Records from a data source
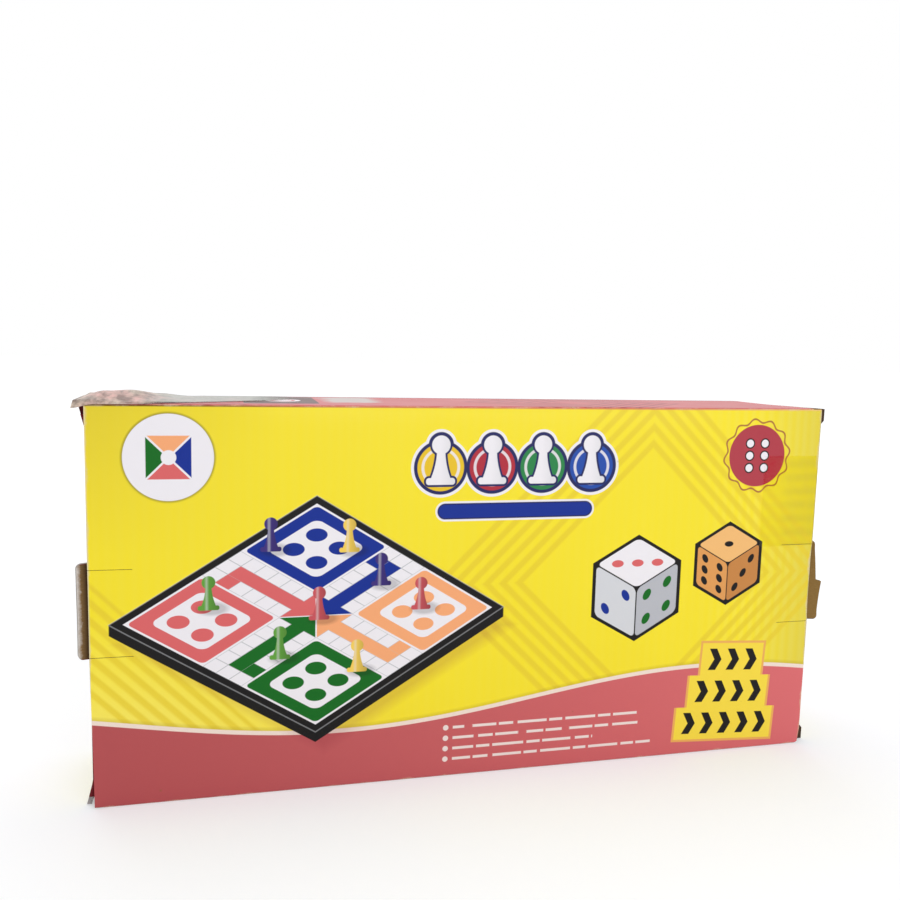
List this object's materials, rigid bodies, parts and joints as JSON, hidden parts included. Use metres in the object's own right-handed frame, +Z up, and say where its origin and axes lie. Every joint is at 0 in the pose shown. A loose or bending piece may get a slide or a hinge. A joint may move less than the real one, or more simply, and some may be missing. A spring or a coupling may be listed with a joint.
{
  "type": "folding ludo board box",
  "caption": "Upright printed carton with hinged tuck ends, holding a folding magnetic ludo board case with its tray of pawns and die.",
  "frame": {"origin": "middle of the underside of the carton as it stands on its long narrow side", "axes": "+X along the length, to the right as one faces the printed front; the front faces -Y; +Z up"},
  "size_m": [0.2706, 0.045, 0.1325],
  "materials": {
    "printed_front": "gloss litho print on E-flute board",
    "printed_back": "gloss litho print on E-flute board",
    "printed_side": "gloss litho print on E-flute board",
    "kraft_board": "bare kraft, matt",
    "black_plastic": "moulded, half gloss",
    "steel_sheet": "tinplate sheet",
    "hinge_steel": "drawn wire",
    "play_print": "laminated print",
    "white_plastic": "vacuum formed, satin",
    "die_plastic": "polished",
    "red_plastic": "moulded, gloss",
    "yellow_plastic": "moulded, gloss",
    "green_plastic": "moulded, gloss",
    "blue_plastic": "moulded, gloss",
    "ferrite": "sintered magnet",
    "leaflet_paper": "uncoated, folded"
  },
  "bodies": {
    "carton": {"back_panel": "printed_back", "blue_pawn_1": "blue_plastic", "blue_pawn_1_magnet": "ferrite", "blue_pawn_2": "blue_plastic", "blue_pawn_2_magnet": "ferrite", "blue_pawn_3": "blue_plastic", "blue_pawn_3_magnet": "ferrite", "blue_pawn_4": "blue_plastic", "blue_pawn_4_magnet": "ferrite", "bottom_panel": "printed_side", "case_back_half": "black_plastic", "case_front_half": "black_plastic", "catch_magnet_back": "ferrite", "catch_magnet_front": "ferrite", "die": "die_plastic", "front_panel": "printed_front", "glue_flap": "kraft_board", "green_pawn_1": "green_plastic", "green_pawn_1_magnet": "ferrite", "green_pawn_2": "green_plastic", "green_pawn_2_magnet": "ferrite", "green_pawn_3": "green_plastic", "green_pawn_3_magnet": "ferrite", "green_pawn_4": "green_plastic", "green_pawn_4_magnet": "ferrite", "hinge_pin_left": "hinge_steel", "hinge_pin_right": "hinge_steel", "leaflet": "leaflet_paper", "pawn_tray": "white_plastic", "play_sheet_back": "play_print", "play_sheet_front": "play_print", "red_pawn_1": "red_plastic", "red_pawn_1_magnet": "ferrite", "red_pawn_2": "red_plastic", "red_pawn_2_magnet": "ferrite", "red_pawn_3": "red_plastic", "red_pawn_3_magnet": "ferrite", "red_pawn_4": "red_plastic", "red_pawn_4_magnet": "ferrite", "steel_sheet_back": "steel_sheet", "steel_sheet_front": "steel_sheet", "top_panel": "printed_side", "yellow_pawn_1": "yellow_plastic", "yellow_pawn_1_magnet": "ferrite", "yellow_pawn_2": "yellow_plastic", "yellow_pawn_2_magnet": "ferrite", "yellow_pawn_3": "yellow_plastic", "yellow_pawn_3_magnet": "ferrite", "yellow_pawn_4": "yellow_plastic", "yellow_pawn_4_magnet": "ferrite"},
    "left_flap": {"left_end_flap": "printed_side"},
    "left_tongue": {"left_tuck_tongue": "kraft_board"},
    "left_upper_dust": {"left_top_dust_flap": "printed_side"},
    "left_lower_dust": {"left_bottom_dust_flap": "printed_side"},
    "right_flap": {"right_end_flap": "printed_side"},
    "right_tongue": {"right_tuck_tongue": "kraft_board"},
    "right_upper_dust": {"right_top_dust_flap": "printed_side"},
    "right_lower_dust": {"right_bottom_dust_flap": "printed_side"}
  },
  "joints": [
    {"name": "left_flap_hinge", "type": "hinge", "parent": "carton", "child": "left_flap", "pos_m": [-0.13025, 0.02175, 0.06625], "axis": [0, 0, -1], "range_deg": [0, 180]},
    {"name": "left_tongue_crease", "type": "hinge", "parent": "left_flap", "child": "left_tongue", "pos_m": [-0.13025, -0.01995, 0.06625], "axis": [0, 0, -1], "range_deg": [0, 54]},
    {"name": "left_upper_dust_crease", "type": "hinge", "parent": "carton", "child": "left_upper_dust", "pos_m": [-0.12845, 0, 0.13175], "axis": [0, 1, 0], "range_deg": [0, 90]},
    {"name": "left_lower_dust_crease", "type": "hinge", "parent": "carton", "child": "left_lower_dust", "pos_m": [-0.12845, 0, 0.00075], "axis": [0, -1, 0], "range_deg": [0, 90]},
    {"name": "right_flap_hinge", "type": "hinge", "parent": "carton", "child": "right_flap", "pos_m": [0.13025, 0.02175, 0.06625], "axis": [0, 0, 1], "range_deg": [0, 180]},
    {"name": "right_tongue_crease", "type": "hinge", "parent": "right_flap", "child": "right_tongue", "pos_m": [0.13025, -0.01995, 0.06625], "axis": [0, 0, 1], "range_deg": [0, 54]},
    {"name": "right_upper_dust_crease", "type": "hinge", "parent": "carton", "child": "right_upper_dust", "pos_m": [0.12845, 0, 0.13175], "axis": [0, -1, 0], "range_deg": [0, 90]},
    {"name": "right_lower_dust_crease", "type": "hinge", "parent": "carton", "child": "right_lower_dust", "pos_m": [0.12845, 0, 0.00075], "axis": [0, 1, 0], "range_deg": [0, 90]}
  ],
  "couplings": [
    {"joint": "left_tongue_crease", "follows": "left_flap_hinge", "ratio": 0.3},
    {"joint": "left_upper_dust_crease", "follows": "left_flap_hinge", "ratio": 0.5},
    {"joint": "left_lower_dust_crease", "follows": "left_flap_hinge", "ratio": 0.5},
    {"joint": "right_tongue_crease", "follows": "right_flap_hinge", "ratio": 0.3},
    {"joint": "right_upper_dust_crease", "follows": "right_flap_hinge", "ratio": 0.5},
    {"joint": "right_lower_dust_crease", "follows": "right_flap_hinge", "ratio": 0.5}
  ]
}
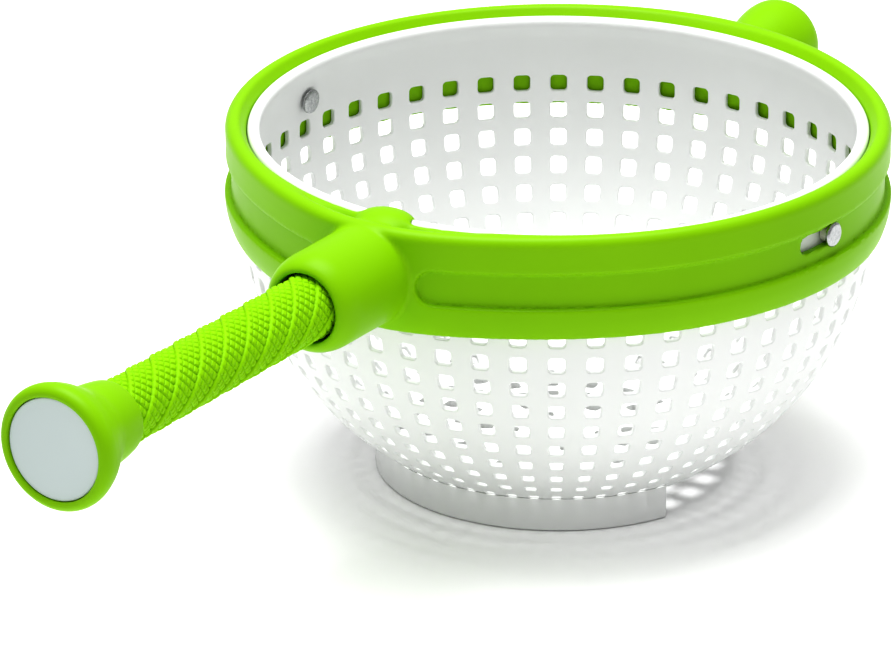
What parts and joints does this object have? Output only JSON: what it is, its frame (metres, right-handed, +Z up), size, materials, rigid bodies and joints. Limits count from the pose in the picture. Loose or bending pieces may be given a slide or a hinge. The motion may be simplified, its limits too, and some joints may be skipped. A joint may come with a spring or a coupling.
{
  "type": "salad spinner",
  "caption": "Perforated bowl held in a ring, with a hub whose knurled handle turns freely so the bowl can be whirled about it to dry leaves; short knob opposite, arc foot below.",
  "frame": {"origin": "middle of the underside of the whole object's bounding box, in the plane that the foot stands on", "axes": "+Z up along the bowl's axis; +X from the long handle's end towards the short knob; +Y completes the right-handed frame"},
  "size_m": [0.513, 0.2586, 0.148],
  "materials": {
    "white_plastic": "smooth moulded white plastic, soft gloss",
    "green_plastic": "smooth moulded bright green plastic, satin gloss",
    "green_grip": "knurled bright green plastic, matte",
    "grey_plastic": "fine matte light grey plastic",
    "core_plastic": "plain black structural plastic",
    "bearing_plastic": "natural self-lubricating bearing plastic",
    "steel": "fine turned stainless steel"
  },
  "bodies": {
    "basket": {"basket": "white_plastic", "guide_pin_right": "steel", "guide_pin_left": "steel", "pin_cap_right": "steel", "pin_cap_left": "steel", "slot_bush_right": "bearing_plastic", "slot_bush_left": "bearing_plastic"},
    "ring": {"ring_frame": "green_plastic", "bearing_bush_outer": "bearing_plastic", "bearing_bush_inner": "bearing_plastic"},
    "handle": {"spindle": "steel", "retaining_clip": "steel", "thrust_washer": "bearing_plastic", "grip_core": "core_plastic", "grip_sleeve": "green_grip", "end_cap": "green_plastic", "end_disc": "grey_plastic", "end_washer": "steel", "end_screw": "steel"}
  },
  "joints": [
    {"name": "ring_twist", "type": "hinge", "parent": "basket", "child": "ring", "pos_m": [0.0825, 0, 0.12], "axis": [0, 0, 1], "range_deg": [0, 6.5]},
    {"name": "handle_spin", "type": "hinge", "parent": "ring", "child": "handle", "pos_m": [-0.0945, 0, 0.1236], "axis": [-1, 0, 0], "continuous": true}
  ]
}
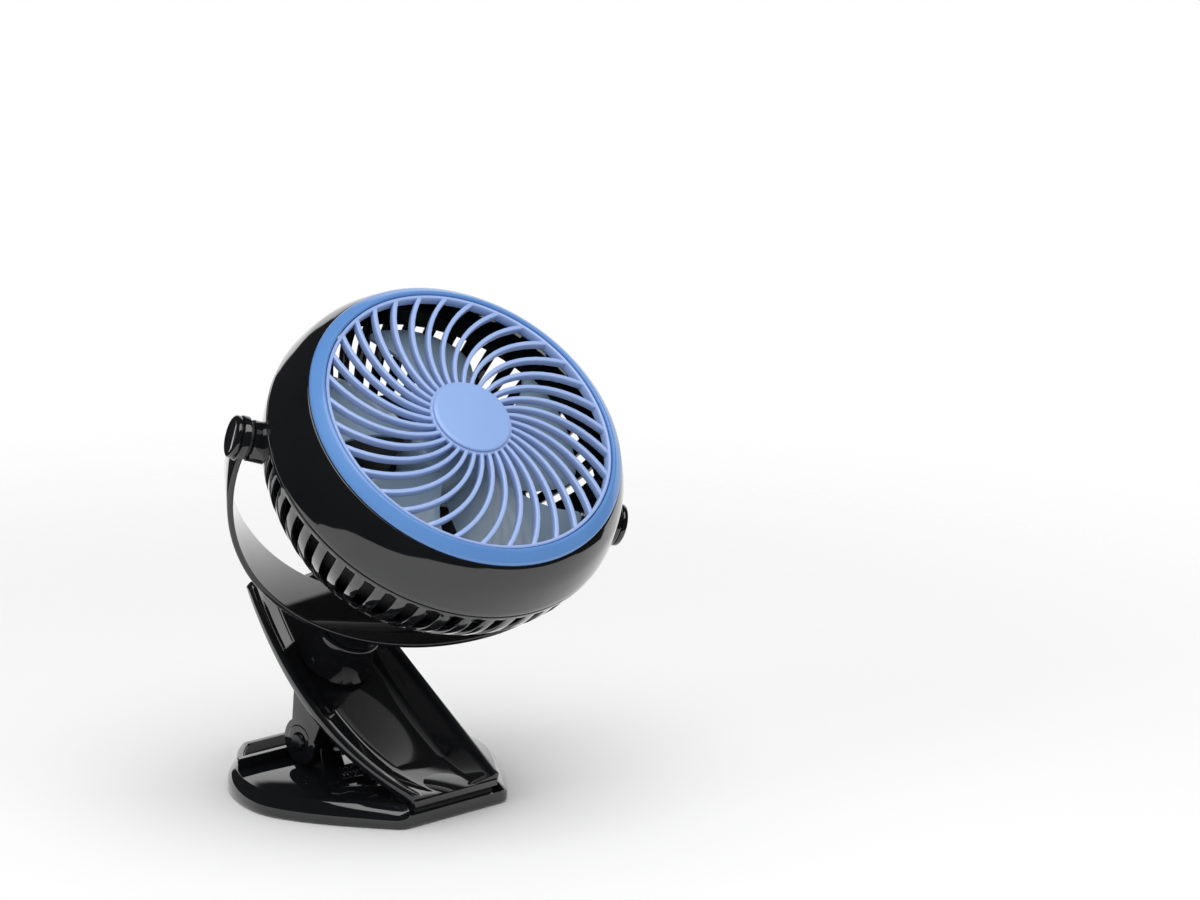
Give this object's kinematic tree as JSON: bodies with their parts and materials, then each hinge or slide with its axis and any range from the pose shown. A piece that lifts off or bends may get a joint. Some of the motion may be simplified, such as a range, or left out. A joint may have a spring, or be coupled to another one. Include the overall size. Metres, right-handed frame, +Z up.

* Stated exercise *
Note every line above where the string "rigid" shows up, and copy those lines.

* Result of the task *
List this object's materials, rigid bodies, parts and joints as JSON, hidden parts included. Use metres in the object's own right-handed frame, +Z up, and say where its origin and axes lie. Every joint is at 0 in the pose shown. A loose or bending piece may get a slide or a hinge. A joint may move less than the real one, or more simply, and some may be missing. A spring or a coupling may be listed with a joint.
What parts and joints does this object have? Output only JSON: what it is, its frame (metres, right-handed, +Z up), size, materials, rigid bodies and joints. Limits count from the pose in the picture. Loose or bending pieces may be given a slide or a hinge. The motion may be simplified, its limits too, and some joints may be skipped. A joint may come with a spring or a coupling.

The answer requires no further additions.